Playing with Fire
- Author: John Weldon; James Bjornstad;
- Language: English
- Publisher: Moody Press
- Publication date: 1984
- Pages: 91

= Playing with Fire (Weldon and Bjornstad book) =

Christian anti-role-playing-game book

Playing with Fire: Dungeons and Dragons, Tunnels and Trolls, Chivalry and Sorcery, and other Fantasy Games is a book written by John Weldon and James Bjornstad and published by Moody Press in 1984 that warns against playing role-playing games.

==Background==
In the early 1980s, some religious groups accused TSR, the publisher of Dungeons & Dragons, of encouraging sorcery and the veneration of demons. This was exacerbated in 1982, when Patricia Pulling's son killed himself. Pulling blamed D&D for her son's suicide, and formed an organization named B.A.D.D. (Bothered About Dungeons & Dragons) to attack the game and the company that produced it. This culminated in a 1985 segment of 60 Minutes that featured interviews with both Pulling and D&D co-creator Gary Gygax.

==Description==
In 1984, at the height of the "Satanic Panic", the Christian publisher Moody Press released Playing with Fire, a 91-page book by Christian apologists John Weldon and James Bjornstad. Their book tried to make the case that role-playing games are morally ambiguous and dangerous for young, impressionable minds, and inherently anti-Christian.

Playing with Fire was subsequently favorably quoted by other Christian publications including Demon Possession and the Christian (C. Fred Dickason, Crossway, 1989) and Encyclopedia of New Age Beliefs (John Ankerberg & John Weldon, Moody Publications, 1996). In How to Be a Christian without Being Perfect, Fritz Ridenour noted that, according to Weldon and Bjornstad, "the lack of a real moral compass viewpoint, plus obvious references to and promotions of the occult, make [fantasy role-playing] games highly dangerous." Even as late as 2010, a passage from Playing with Fire was quoted in The wisdom of Pixar : An Animated Look at Virtue.

==Reception==
Valerie Garding for The Abbotsford News said that "The authors of 'Playing With Fire' discuss four areas of concern in FRP games; the role of fantasy, morality, escapism, and occultism. They examine the theology of the game, contrasting it to Christian theology. Some apparent FRP-related problems are discussed, including reported cases of suicides, murders, demon possession, overidentification with characters and inability to distinguish between fantasy and reality. Occult practises found in the games are revealed and explained."

In the May–June 1985 edition of The Space Gamer (No. 74), Steve LaPrade commented that "Like it or not, RPGers, parents are reading this book or hearing from those who have. It has been prominently displayed in religious bookstores and in some regular bookstores. If gamers want to see the shape of a threat to their hobby, this book is it. Because of its information value – plus a good bibliography of RPG newspaper and magazine articles – gamers may find it a worthwhile investment of their time and money, especially if RPGs are under attack in their home town."
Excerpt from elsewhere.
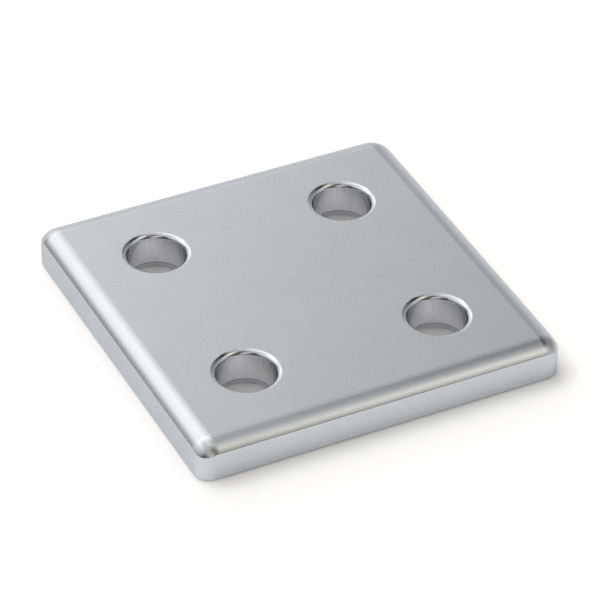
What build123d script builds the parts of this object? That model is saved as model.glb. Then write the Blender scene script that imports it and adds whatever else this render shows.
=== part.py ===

In Issue 1978 of the Christian newspaper Calvinist Contact, Bert Hielema rejected the premise of the book, noting, "My first reaction ... was one of shoulder shrugging." Hielema believed the authors were overrreacting, writing, "So now, after bad books and bad television and bad videotapes, do we now have another source of evil invading society? Is playing D&D like playing with fire? As much as living in the 20th century is playing with fire." Hielema concluded that that game was not suitable for young Christians due to its violence, writing, "Can I recommend this book? With some reservation, yes. Not ever to play D&D but to be aware of its dangers and especially to stimulate the development of Christian Role Playing games based on biblical resources."